On the other hand, let's not allow President Obama to get off the hook.  He also has some explaining to do for the immigrant community, especially those who can vote.  Immigration reform was not a priority in the past four years, other than his recent election year announcement for DACA.  I will also give him some credit for attempting to prioritize deportation cases (otherwise known as requesting prosecutorial discretion) by closing cases for noncriminal immigrants who are in deportation proceedings, rather than deporting them.  Still, looking at the numbers, his administration has deported more immigrants at a higher rate than the previous Bush administration.  Last year, more than 400,000 immigrants were deported.  Families have been torn apart.  Economic sectors of this country have been hit hard by this draconian deport-at-all-costs policy.

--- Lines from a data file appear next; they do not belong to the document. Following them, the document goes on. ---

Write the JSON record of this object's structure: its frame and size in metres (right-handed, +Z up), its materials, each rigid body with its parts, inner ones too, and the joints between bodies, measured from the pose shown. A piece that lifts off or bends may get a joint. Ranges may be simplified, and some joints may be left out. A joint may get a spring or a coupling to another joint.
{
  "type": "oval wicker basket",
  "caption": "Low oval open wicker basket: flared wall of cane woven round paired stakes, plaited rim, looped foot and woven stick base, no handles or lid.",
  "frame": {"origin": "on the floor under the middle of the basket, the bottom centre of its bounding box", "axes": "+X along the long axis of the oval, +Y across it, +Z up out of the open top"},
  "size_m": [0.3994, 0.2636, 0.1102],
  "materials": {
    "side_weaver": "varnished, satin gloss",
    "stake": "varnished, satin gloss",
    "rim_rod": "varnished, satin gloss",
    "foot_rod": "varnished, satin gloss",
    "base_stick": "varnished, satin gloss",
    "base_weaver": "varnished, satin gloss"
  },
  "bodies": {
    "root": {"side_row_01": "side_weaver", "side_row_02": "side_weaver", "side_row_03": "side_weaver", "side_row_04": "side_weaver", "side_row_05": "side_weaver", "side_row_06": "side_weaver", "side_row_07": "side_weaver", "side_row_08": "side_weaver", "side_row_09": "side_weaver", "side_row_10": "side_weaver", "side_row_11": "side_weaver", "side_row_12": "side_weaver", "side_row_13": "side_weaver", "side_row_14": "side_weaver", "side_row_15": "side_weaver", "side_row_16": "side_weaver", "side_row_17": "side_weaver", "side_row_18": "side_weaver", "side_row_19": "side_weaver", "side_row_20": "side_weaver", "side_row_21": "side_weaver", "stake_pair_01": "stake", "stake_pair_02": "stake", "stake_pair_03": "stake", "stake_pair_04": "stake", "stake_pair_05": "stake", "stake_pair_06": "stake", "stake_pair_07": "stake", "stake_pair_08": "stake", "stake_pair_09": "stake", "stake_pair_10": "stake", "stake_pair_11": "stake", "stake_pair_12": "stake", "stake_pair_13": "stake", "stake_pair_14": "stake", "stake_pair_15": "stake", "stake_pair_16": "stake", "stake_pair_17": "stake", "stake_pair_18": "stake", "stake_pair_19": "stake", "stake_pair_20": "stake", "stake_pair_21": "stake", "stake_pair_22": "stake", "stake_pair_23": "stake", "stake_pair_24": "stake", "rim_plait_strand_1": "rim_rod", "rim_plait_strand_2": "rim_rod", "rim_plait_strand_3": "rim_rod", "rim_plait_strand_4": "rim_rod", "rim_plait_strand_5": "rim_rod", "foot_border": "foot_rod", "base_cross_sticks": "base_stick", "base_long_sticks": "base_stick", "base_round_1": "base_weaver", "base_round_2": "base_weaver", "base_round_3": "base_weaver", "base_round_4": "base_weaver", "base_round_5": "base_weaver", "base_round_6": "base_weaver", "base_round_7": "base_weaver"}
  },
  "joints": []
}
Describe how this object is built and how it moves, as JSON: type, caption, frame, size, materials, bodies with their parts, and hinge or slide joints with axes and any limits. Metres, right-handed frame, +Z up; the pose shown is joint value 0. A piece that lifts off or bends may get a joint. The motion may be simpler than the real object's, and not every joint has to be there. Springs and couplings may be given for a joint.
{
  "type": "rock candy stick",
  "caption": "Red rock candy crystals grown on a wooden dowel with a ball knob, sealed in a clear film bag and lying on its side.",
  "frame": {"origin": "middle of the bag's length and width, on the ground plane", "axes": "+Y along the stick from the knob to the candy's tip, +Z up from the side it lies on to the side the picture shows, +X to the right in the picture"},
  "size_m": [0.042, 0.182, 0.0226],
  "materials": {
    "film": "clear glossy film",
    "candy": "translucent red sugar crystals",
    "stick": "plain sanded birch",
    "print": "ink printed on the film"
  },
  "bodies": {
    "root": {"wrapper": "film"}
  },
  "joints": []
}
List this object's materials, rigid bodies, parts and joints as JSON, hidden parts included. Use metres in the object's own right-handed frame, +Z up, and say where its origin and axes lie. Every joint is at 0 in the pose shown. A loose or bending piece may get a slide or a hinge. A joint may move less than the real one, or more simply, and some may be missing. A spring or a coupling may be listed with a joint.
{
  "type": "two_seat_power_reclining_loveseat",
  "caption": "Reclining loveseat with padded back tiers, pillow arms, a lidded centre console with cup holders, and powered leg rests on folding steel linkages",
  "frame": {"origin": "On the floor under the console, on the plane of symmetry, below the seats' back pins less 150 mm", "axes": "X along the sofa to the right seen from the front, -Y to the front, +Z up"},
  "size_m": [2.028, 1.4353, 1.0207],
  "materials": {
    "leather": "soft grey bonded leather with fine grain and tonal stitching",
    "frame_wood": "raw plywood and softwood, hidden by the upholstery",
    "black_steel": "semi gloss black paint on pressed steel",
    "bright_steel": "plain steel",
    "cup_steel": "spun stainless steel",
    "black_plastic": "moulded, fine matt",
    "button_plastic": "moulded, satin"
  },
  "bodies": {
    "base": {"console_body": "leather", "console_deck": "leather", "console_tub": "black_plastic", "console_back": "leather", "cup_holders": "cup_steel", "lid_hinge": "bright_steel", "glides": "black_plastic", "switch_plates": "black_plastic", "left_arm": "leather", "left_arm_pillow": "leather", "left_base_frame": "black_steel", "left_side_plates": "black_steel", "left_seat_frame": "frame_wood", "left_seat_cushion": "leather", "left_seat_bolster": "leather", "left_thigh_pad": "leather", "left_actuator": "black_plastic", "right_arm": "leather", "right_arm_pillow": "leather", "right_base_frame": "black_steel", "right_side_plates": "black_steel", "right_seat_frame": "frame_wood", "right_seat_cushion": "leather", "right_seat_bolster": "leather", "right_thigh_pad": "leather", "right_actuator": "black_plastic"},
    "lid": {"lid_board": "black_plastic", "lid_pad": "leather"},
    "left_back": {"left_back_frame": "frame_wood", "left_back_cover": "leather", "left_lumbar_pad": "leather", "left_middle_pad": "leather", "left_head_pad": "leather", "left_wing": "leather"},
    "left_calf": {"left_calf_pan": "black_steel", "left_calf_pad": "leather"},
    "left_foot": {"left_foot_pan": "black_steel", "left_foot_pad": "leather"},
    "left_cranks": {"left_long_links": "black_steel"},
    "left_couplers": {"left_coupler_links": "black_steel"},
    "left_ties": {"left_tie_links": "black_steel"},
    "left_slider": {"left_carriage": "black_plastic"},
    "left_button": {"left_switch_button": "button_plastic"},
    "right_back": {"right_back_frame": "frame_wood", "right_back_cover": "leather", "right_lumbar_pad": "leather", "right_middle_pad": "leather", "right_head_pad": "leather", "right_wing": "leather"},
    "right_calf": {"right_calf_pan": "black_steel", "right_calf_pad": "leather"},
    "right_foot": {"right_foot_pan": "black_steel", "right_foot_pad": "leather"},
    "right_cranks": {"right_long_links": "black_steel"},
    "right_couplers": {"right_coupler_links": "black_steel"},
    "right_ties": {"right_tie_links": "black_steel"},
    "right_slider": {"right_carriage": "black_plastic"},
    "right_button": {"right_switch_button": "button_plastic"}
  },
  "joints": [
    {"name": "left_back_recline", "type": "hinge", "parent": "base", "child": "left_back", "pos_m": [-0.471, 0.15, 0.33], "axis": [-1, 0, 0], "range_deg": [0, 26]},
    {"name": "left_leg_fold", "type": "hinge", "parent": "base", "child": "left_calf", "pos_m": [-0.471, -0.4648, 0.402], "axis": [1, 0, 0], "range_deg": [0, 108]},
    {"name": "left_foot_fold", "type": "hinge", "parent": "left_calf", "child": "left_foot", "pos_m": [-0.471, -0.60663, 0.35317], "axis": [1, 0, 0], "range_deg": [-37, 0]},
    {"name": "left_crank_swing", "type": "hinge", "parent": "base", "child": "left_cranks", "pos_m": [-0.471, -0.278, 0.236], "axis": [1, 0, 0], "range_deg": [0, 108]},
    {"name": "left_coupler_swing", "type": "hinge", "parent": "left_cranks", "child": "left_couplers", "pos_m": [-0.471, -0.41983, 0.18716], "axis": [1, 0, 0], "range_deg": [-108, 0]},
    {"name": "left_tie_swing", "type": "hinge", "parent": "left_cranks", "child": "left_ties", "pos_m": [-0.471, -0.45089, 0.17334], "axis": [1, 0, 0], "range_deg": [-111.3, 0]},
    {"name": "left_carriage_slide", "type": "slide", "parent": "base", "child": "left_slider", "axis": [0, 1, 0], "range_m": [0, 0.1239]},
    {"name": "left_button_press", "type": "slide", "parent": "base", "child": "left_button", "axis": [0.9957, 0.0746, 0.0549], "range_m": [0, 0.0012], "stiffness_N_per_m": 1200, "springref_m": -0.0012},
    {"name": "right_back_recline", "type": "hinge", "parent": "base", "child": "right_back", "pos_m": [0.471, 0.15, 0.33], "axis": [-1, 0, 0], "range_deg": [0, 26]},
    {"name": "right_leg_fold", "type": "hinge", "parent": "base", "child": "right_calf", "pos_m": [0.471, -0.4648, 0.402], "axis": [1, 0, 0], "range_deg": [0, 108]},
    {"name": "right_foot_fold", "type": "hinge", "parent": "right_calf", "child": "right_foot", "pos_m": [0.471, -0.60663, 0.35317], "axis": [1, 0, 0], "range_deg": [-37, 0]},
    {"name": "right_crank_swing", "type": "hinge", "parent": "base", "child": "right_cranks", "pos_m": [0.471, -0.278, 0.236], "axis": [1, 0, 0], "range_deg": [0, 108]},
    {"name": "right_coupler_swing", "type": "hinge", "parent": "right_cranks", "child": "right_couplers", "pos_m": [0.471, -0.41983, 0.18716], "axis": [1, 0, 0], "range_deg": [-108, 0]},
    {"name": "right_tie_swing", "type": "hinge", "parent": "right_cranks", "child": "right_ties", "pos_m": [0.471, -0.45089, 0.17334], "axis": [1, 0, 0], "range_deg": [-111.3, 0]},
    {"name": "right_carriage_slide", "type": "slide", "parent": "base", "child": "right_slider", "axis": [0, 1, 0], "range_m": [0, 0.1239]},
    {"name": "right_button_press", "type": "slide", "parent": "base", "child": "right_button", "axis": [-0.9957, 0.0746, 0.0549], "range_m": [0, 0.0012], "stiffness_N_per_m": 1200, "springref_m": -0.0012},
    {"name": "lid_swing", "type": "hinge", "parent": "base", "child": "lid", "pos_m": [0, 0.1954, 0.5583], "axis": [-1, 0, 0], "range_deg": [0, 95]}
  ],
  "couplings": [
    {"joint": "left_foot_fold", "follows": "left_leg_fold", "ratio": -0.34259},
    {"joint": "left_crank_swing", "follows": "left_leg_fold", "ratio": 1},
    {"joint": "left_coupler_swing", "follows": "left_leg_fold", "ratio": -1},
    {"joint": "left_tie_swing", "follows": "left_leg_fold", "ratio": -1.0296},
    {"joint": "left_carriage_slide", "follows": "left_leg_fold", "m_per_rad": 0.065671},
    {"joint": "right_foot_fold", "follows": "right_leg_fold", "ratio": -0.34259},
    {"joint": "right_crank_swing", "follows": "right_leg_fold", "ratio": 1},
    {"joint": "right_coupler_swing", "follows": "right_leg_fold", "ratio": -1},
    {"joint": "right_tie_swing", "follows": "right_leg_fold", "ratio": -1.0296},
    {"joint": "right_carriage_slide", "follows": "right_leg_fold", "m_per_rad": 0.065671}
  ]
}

The emotional and societal cost of this policy is immeasurable.  His party could not even pass the DREAM Act in the Senate when the Democratic Party had a majority.  In my home state of North Carolina, Democratic Senator Kay Hagan voted against it.

Though I will be watching the first of several debates between President Obama and Governor Romney, I unfortunately do not expect that the debate will revolve around any issue other than the economy, taxes, and jobs.  If immigration as an issue does come up, emotional rhetoric will be more valuable than facts and details.  I hope not.